The following Saturday, October 27th, there will be an alt-az workshop in Dallas.  A number of us will be at this event, and we should get many helpful inputs from the folks in Texas (and others flying in).  Max Corneau is not only the local host for this workshop, but an active member of our alt-az developmental team.  There will be invited summaries of this workshop published in Astronomy Technology Today (Gary Parkerson, Editor) and in Amateur Astronomy (Charlie Warren, Editor).  Amateur Astronomy is featuring a special issue next year devoted to articles on various aspects of our alt-az developmental project.  Russ Genet will be the guest editor for this special issue.




Two major conferences are planned with a number of special focus sessions that will feature the team's work, including optical, mechanical, control, and other sessions.  The first conference will be in San Luis Obispo this coming June 20-22 (2008), and the second will be in Hawaii the following January 1-5 (2009).  See www.STARConference.org for details on both conferences.  The proceedings of these two conferences will be published as hardback books—part of the prestigious Astronomical Society of the Pacific's Conference Series managed by J. Moody (Russ Genet will be the editor for both volumes).


The Small Telescopes & Astronomical Research (STAR) Conference will, primarily, be a national conference with about 150 attendees.  We had a precursor to the this conference last year, the STAR Workshop.  A summary of this workshop was published in Astronomy Technology Today.
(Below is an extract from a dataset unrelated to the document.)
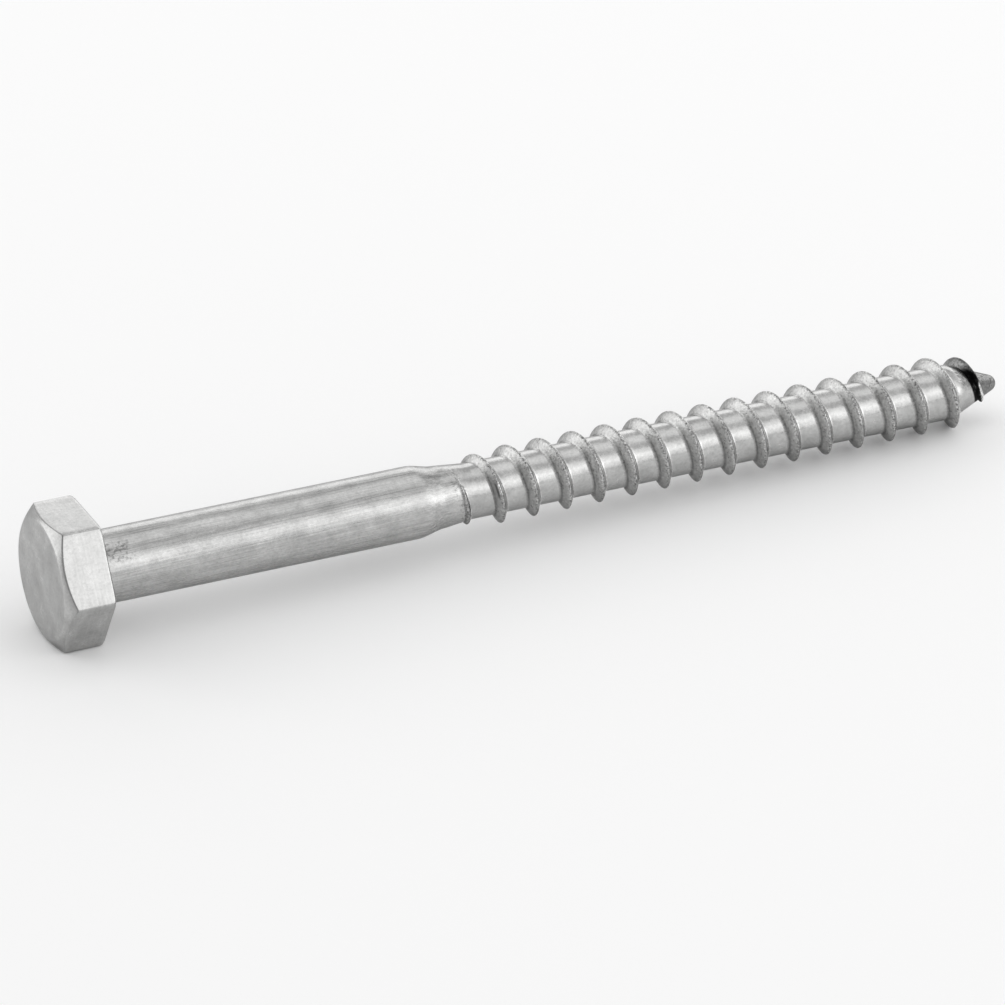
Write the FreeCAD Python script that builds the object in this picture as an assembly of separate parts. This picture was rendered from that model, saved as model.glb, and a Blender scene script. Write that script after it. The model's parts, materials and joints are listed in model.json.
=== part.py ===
"""A hexagon-head lag screw, lying on a flat surface as it comes to rest.

The screw is built about its own axis: the bearing face under the head is at x = 0, the
head lies towards -x and the point towards +x. It is then tipped nose down until the
head's lower flat and the last full turn of the thread both touch the surface z = 0.
All sizes are in millimetres.
"""
import FreeCAD, Part
import math
import os

Vector = FreeCAD.Vector
X_AXIS = Vector(1, 0, 0)
Y_AXIS = Vector(0, 1, 0)
ORIGIN = Vector(0, 0, 0)

# Overall sizes
length = 130.0                # from the bearing face to the point
shank_diameter = 9.6
thread_diameter = 9.9         # over the crests
core_diameter = 7.4           # at the root of the thread
neck_diameter = 8.24          # where the thread's ridge comes out of the skin

# Head
across_flats = 17.0
head_height = 6.5
head_face_diameter = 15.8     # the circle that the chamfer leaves on the end face
head_chamfer_angle = 30.0     # measured from the end face
bearing_face_diameter = 18.7  # the corners are broken outside this circle
bearing_chamfer_angle = 30.0  # measured from the bearing face
under_head_flare = 0.5        # height and length of the flare from the shank into the head

# Neck
shank_length = 44.8           # full-diameter shank, from the bearing face
neck_taper_length = 4.0       # smoothly from the shank's diameter to the neck's
root_taper_length = 4.0       # straight on, down to the root of the thread

# Thread
pitch = 4.72
crest_width = 0.6
flank_angle = 27.0            # of each flank, from a plane square to the axis
ridge_start_diameter = 8.04   # over its crest, which starts just under the neck's skin
ridge_rise_length = 8.0       # along the axis, until the ridge has its full height

# Gimlet point
point_angle = 44.0            # included angle of the cone
nose_radius = 1.15
crest_taper_gap = 6.3         # to the point, from where the crest starts to close in
crest_taper_length = 3.1      # along the axis, until the ridge is as low as at its end
ridge_end_height = 0.5        # of the ridge's blunt end over the cone
ridge_end_gap = 2.4           # from the ridge's end to the point
ridge_end_angle = 249.0       # of the ridge's end round the axis, from +y towards +z

# How the ridge is modelled
ridge_sink = 0.45             # depth of the ridge's foot under the stem's skin
points_per_turn = 14

# Sizes that follow
shank_radius = shank_diameter / 2
thread_radius = thread_diameter / 2
core_radius = core_diameter / 2
neck_radius = neck_diameter / 2
corner_radius = across_flats / math.sqrt(3)
half_point_angle = math.radians(point_angle / 2)
cone_slope = math.tan(half_point_angle)
flank_slope = math.tan(math.radians(flank_angle))

neck_end = shank_length + neck_taper_length
root_start = neck_end + root_taper_length
ridge_start = neck_end
ridge_start_radius = ridge_start_diameter / 2
nose_centre = length - nose_radius
cone_apex = nose_centre + nose_radius / math.sin(half_point_angle)
cone_start = cone_apex - core_radius / cone_slope
crest_taper_start = length - crest_taper_gap
ridge_end = length - ridge_end_gap


def smooth_step(share):
    """0 up to share = 0 and 1 from share = 1 on, with level ends between them."""
    share = min(max(share, 0.0), 1.0)
    return share * share * (3 - 2 * share)


def stem_radius(x):
    """Radius of the stem under the ridge at x."""
    neck_share = smooth_step((x - shank_length) / neck_taper_length)
    root_share = min(max((x - neck_end) / root_taper_length, 0.0), 1.0)
    radius = shank_radius - (shank_radius - neck_radius) * neck_share
    radius -= (neck_radius - core_radius) * root_share
    return min(radius, (cone_apex - x) * cone_slope)


def crest_radius(x):
    """Radius of the ridge's crest, where the ridge's middle is at x."""
    rise = min((x - ridge_start) / ridge_rise_length, 1.0)
    radius = ridge_start_radius + (thread_radius - ridge_start_radius) * rise
    closing = smooth_step((x - crest_taper_start) / crest_taper_length)
    radius += (stem_radius(x) + ridge_end_height - radius) * closing
    return max(radius, stem_radius(x) - ridge_sink / 2)


def ridge_angle(x):
    """Where the ridge's middle is round the axis, from +y towards +z: a right-hand thread."""
    return math.radians(ridge_end_angle) - 2 * math.pi * (ridge_end - x) / pitch


def ridge_point(x, offset, radius):
    """A point of the ridge's section at x, offset along the axis and out from it."""
    angle = ridge_angle(x)
    return Vector(x + offset, radius * math.cos(angle), radius * math.sin(angle))


def foot_offset(x):
    """Half of the ridge's width at its foot."""
    height = crest_radius(x) - stem_radius(x) + ridge_sink
    return crest_width / 2 + height * flank_slope


def head_side_foot(x):
    offset = -foot_offset(x)
    return ridge_point(x, offset, stem_radius(x + offset) - ridge_sink)


def head_side_crest(x):
    return ridge_point(x, -crest_width / 2, crest_radius(x))


def point_side_crest(x):
    return ridge_point(x, crest_width / 2, crest_radius(x))


def point_side_foot(x):
    offset = foot_offset(x)
    return ridge_point(x, offset, stem_radius(x + offset) - ridge_sink)


RIDGE_CORNERS = (head_side_foot, head_side_crest, point_side_crest, point_side_foot)


def corner_path(corner, x_from, x_to):
    """The path that a corner of the ridge's section follows, as one smooth edge."""
    places = [x_from + (x_to - x_from) * i / points_per_turn for i in range(points_per_turn + 1)]
    nudge = pitch / 5000
    starts_along = (corner(x_from + nudge) - corner(x_from - nudge)) * (0.5 / nudge)
    ends_along = (corner(x_to + nudge) - corner(x_to - nudge)) * (0.5 / nudge)
    curve = Part.BSplineCurve()
    curve.interpolate(Points=[corner(x) for x in places], Parameters=places,
                      InitialTangent=starts_along, FinalTangent=ends_along, Scale=False)
    return curve.toShape()


def ridge_end_face(x):
    foot_before, crest_before, crest_after, foot_after = [corner(x) for corner in RIDGE_CORNERS]
    return Part.makeRuledSurface(Part.makeLine(foot_before, crest_before),
                                 Part.makeLine(foot_after, crest_after))


def thread_ridge():
    """The thread's ridge as a closed solid: ruled strips between its corners, turn by turn."""
    turns = math.ceil((ridge_end - ridge_start) / pitch)
    turn_length = (ridge_end - ridge_start) / turns
    faces = [ridge_end_face(ridge_start), ridge_end_face(ridge_end)]
    for turn in range(turns):
        x_from = ridge_start + turn * turn_length
        paths = [corner_path(corner, x_from, x_from + turn_length) for corner in RIDGE_CORNERS]
        for path, next_path in zip(paths, paths[1:] + paths[:1]):
            faces.append(Part.makeRuledSurface(path, next_path))
    skin = Part.makeShell(faces)
    skin.sewShape()
    return Part.Solid(skin)


def profile_point(x, radius):
    return Vector(x, 0, radius)


def profile_line(start, end):
    return Part.makeLine(profile_point(*start), profile_point(*end))


def profile_arc(centre, radius, from_angle, to_angle):
    """An arc of the profile; angles from the axis, towards the outside."""
    points = []
    for angle in (from_angle, (from_angle + to_angle) / 2, to_angle):
        points.append(profile_point(centre[0] + radius * math.cos(angle),
                                    centre[1] + radius * math.sin(angle)))
    return Part.Arc(*points).toShape()


def profile_taper(start, end):
    """A smooth step from one radius to the next, level at both ends."""
    third = (end[0] - start[0]) / 3
    curve = Part.BezierCurve()
    curve.setPoles([profile_point(*start), profile_point(start[0] + third, start[1]),
                    profile_point(end[0] - third, end[1]), profile_point(*end)])
    return curve.toShape()


def turned(edges):
    """The solid that a closed profile sweeps round the axis."""
    return Part.Face(Part.Wire(edges)).revolve(ORIGIN, X_AXIS, 360)


def stem():
    """Shank, neck, thread root and point, turned in one; its back end is inside the head."""
    back = -head_height / 2
    flare_radius = shank_radius + under_head_flare
    nose_edge = (nose_centre + nose_radius * math.sin(half_point_angle),
                 nose_radius * math.cos(half_point_angle))
    return turned([
        profile_line((back, 0), (back, flare_radius)),
        profile_line((back, flare_radius), (0, flare_radius)),
        profile_line((0, flare_radius), (under_head_flare, shank_radius)),
        profile_line((under_head_flare, shank_radius), (shank_length, shank_radius)),
        profile_taper((shank_length, shank_radius), (neck_end, neck_radius)),
        profile_line((neck_end, neck_radius), (root_start, core_radius)),
        profile_line((root_start, core_radius), (cone_start, core_radius)),
        profile_line((cone_start, core_radius), nose_edge),
        profile_arc((nose_centre, 0), nose_radius, math.pi / 2 - half_point_angle, 0),
        profile_line((length, 0), (back, 0)),
    ])


def hexagon_head():
    """The hexagon with a flat underneath, chamfered at its end face and at its corners."""
    corners = []
    for corner in range(7):
        angle = math.radians(60 * corner)
        corners.append(Vector(-head_height, corner_radius * math.cos(angle),
                              corner_radius * math.sin(angle)))
    prism = Part.Face(Part.makePolygon(corners)).extrude(Vector(head_height, 0, 0))
    face_radius = head_face_diameter / 2
    bearing_radius = bearing_face_diameter / 2
    outside = corner_radius + 1
    face_drop = (outside - face_radius) * math.tan(math.radians(head_chamfer_angle))
    bearing_drop = (outside - bearing_radius) * math.tan(math.radians(bearing_chamfer_angle))
    envelope = turned([
        profile_line((-head_height, 0), (-head_height, face_radius)),
        profile_line((-head_height, face_radius), (face_drop - head_height, outside)),
        profile_line((face_drop - head_height, outside), (-bearing_drop, outside)),
        profile_line((-bearing_drop, outside), (0, bearing_radius)),
        profile_line((0, bearing_radius), (0, 0)),
        profile_line((0, 0), (-head_height, 0)),
    ])
    return prism.common(envelope)


def rest_tilt():
    """The nose-down angle at which the screw rests on the head and on the thread.

    It tips about the flat's edge at the bearing face, until the crest touches down where
    one of its last turns passes underneath.
    """
    bottom_share = (ridge_end_angle - 270) / 360 % 1
    bottoms = [ridge_end - (bottom_share + turn) * pitch for turn in range(3)]
    return min(math.atan2(across_flats / 2 - crest_radius(x), x + crest_width / 2)
               for x in bottoms)


def lag_screw():
    screw = stem().fuse([hexagon_head(), thread_ridge()])
    tilt = rest_tilt()
    screw.rotate(ORIGIN, Y_AXIS, math.degrees(tilt))
    length_seen = length * math.cos(tilt)
    head_seen = head_height * math.cos(tilt) + head_face_diameter / 2 * math.sin(tilt)
    screw.translate(Vector((head_seen - length_seen) / 2, 0, across_flats / 2 * math.cos(tilt)))
    return screw.Solids[0]


os.makedirs("parts", exist_ok=True)
lag_screw().exportStep("parts/lag_screw.step")
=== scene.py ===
"""The looks of the lag screw: one finely modelled skin in satin steel, a pale floor and soft light.

The skin is worked out about the screw's own axis, in millimetres: the bearing face is at
x = 0, the head lies towards -x and the point towards +x. It is then laid where the frame
says, in metres.
"""

import json
import math
from types import SimpleNamespace

import bmesh
import bpy
import numpy as np
from mathutils import Matrix, Vector


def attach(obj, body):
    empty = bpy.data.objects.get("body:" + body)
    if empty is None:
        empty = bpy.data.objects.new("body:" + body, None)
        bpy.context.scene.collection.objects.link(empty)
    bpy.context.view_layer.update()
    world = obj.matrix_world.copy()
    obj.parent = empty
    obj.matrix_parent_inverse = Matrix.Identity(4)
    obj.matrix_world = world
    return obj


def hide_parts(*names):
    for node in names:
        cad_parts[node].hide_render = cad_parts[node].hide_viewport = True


MM = 0.001
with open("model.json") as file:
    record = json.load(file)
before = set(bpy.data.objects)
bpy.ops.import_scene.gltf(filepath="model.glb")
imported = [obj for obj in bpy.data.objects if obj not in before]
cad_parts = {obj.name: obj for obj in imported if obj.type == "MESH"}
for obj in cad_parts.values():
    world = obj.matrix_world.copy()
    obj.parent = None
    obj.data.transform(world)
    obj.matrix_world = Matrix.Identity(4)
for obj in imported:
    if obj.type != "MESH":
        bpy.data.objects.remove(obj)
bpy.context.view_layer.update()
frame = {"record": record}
mounts = {mount["name"]: mount for mount in frame["record"]["mounts"]}

# Sizes and places that the frame gives
bearing_centre = Vector(mounts["bearing_face"]["pos_m"]) * Vector((1, 0, 1))
screw_axis = Vector(mounts["bearing_face"]["axis"]).normalized()
head_height = (Vector(mounts["hex_drive"]["pos_m"]) - bearing_centre).length / MM
shank_radius = mounts["shank"]["dims"]["r_mm"]

# Sizes as in the part's source
length = 130.0
thread_radius = 4.95
core_radius = 3.7
neck_radius = 4.12
across_flats = 17.0
head_face_radius = 7.9
head_chamfer_angle = math.radians(30)
bearing_face_radius = 9.35
bearing_chamfer_angle = math.radians(30)
under_head_flare = 0.5
shank_length = 44.8
neck_taper_length = 4.0
root_taper_length = 4.0
pitch = 4.72
crest_width = 0.6
flank_angle = math.radians(27)
ridge_start_radius = 4.02
ridge_rise_length = 8.0
half_point_angle = math.radians(22)
nose_radius = 1.15
crest_taper_gap = 6.3
crest_taper_length = 3.1
ridge_end_height = 0.5
ridge_end_gap = 2.4
ridge_end_angle = math.radians(249)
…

The Hawaii conference, Galileo's Legacy: Small Telescope Science 1609 and 2009, will be a major international event with over 250 expected.  It will open with a New Year's Eve inaugural talk by Rick Fienberg (Senior Sky & Telescope Editor) followed by fireworks to help launch the International Year of Astronomy.  There will be many special focus sessions related to alt-az telescopes and their use in scientific research.  Richard Berry, the former, long-time Editor of Astronomy, will give the Luau talk.  There will be tours of Mauna Kea before the conference and Haleakala after the conference.